[Begin Material for this exercise]

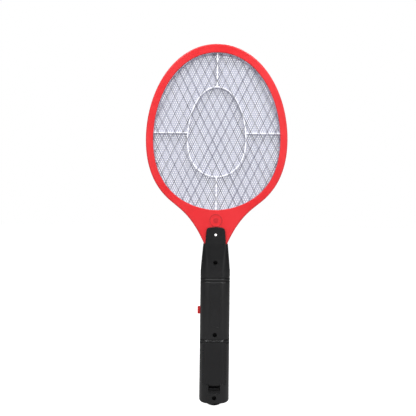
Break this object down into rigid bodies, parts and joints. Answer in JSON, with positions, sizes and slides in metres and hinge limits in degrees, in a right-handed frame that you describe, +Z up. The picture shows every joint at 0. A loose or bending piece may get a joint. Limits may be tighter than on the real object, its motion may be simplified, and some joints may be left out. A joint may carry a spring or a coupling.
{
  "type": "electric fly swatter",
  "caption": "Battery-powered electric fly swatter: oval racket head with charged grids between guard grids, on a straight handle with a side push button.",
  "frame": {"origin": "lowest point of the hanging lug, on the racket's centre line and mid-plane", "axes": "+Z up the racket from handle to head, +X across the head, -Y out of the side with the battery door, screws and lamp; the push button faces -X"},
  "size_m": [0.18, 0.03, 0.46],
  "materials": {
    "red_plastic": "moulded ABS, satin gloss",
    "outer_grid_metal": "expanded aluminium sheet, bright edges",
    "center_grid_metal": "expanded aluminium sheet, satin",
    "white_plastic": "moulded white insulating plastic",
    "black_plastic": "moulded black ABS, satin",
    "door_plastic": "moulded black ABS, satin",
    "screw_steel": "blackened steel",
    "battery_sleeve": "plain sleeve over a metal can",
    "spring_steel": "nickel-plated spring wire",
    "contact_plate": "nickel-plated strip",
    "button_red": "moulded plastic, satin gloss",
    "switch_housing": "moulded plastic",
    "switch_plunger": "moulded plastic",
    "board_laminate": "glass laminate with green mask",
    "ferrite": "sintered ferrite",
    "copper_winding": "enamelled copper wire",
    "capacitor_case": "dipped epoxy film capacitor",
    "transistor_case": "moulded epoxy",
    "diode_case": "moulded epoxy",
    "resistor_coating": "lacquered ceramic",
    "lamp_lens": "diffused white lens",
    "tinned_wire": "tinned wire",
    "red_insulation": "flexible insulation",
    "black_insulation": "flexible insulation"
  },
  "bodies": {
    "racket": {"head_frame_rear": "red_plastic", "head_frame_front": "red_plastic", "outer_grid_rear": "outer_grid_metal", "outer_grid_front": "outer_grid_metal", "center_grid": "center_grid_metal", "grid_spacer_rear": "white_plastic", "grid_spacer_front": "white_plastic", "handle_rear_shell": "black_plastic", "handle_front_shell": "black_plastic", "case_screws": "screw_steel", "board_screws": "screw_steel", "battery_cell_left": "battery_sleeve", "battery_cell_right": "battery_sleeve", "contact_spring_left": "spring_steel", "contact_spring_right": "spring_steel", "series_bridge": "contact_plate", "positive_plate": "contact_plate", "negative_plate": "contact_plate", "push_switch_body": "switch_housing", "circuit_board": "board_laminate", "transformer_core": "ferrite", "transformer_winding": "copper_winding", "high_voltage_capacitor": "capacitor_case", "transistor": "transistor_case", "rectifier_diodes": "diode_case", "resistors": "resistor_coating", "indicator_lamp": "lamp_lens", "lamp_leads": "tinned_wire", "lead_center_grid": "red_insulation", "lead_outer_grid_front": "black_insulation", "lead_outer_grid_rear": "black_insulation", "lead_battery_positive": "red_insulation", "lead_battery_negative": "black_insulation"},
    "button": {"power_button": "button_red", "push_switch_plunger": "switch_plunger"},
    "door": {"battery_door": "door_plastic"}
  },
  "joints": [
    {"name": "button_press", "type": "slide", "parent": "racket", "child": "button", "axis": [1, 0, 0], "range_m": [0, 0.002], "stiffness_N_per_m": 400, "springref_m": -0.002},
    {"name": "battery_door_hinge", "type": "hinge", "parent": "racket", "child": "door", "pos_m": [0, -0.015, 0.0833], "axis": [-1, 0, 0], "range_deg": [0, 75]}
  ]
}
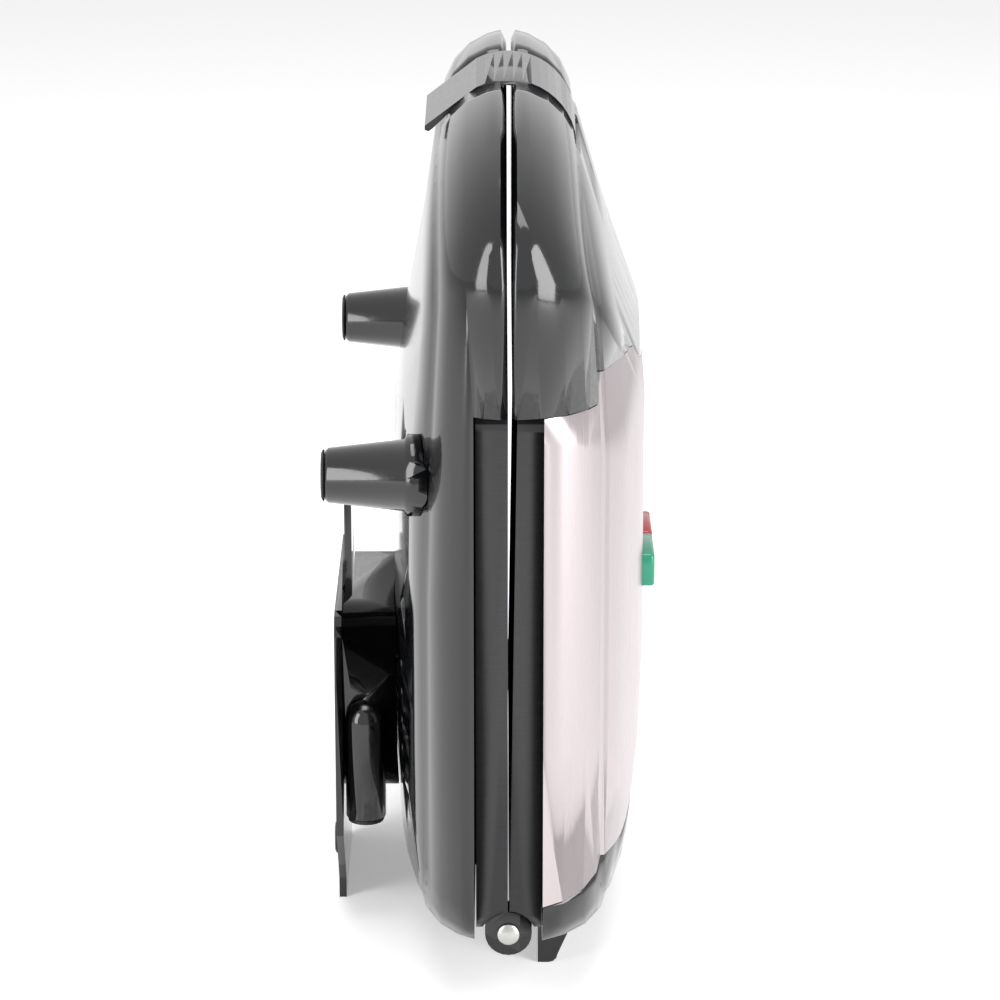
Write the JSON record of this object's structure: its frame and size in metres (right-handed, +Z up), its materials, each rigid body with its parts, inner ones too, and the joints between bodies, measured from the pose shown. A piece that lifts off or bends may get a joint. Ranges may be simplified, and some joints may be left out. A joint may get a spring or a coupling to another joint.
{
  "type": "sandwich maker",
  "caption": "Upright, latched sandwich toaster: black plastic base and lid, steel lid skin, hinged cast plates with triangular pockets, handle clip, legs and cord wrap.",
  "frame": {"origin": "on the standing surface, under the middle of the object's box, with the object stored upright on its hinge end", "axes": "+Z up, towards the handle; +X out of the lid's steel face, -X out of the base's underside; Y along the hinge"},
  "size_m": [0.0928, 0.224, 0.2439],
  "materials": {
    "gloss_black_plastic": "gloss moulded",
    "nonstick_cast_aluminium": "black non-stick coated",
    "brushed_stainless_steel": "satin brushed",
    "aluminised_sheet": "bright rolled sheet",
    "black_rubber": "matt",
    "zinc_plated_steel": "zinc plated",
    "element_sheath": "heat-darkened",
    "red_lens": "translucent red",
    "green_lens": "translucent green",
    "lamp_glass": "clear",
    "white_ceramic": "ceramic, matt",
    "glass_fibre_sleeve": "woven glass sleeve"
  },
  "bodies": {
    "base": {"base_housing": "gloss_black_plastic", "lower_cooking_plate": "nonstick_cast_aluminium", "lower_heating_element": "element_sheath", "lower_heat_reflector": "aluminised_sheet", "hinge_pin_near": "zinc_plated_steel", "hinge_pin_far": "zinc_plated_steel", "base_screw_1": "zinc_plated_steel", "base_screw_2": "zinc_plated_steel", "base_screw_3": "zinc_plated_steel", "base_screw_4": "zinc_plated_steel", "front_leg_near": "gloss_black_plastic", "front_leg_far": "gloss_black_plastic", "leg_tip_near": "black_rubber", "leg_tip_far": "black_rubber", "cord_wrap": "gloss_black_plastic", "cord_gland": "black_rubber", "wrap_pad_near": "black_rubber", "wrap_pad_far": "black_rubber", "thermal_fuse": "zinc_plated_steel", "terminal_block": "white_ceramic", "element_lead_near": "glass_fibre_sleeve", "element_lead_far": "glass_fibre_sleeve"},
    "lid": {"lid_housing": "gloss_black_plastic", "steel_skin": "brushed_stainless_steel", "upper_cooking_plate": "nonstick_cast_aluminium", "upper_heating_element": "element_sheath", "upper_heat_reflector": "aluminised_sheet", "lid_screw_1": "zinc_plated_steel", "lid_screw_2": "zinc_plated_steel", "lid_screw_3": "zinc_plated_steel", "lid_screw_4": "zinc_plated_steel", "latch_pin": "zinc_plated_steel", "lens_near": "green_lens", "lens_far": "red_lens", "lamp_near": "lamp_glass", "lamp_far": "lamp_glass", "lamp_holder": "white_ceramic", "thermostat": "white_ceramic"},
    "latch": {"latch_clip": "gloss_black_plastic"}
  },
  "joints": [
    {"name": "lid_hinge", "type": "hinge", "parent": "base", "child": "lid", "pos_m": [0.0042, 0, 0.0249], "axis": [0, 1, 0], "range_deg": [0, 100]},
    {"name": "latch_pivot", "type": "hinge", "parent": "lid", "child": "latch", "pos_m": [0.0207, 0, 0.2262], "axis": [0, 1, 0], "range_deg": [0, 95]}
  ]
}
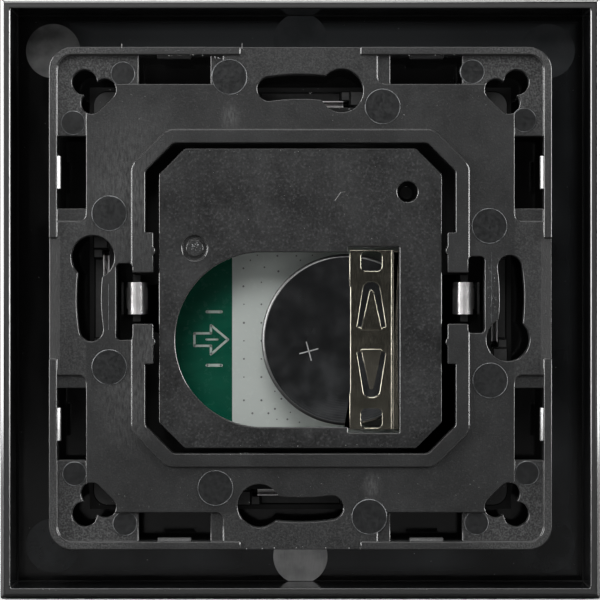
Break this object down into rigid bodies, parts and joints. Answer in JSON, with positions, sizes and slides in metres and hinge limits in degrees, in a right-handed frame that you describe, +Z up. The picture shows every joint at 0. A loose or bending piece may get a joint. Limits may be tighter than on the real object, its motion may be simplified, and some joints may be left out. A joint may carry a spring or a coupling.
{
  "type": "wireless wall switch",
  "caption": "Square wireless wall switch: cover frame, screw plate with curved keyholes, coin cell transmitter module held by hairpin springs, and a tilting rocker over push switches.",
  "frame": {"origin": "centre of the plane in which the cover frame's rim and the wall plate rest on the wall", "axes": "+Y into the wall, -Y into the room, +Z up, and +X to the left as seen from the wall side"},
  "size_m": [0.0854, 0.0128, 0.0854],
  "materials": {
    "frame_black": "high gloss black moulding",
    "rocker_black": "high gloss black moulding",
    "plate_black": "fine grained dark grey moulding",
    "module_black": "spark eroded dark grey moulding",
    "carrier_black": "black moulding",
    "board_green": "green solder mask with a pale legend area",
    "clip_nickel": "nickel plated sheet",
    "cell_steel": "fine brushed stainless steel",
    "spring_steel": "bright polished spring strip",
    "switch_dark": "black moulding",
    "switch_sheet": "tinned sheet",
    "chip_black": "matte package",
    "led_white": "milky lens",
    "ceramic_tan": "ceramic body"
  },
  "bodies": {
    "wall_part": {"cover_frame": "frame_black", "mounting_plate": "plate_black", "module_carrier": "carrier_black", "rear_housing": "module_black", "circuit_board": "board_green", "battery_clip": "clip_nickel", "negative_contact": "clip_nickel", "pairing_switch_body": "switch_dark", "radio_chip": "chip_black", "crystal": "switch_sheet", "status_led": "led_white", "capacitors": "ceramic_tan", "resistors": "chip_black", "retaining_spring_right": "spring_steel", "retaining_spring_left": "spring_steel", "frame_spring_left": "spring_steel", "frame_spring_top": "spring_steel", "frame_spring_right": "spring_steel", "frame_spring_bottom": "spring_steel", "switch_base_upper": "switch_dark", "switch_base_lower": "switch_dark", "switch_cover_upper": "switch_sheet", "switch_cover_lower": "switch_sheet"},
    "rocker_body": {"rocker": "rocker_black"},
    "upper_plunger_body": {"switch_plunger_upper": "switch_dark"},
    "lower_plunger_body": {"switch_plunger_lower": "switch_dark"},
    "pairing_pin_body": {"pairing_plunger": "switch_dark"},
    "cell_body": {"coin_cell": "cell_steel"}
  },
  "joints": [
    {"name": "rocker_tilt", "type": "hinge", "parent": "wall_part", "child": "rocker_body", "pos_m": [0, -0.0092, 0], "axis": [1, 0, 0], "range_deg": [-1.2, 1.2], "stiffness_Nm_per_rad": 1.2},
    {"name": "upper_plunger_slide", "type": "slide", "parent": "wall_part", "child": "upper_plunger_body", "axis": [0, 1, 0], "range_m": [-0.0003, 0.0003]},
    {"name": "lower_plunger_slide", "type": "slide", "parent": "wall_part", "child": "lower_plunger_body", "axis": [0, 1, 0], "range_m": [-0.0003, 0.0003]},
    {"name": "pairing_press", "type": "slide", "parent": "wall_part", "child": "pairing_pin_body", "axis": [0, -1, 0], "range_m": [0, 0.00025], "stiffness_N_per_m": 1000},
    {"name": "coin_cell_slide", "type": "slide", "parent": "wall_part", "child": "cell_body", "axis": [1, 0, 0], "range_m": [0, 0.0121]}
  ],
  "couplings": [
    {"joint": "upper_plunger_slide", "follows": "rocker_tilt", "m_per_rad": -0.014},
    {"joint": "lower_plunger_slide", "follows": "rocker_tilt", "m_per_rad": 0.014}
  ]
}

[End Material for this exercise]

From the records given above, copy all lines containing "object".

Break this object down into rigid bodies, parts and joints. Answer in JSON, with positions, sizes and slides in metres and hinge limits in degrees, in a right-handed frame that you describe, +Z up. The picture shows every joint at 0. A loose or bending piece may get a joint. Limits may be tighter than on the real object, its motion may be simplified, and some joints may be left out. A joint may carry a spring or a coupling.
Write the JSON record of this object's structure: its frame and size in metres (right-handed, +Z up), its materials, each rigid body with its parts, inner ones too, and the joints between bodies, measured from the pose shown. A piece that lifts off or bends may get a joint. Ranges may be simplified, and some joints may be left out. A joint may get a spring or a coupling to another joint.
  "frame": {"origin": "on the standing surface, under the middle of the object's box, with the object stored upright on its hinge end", "axes": "+Z up, towards the handle; +X out of the lid's steel face, -X out of the base's underside; Y along the hinge"},
Break this object down into rigid bodies, parts and joints. Answer in JSON, with positions, sizes and slides in metres and hinge limits in degrees, in a right-handed frame that you describe, +Z up. The picture shows every joint at 0. A loose or bending piece may get a joint. Limits may be tighter than on the real object, its motion may be simplified, and some joints may be left out. A joint may carry a spring or a coupling.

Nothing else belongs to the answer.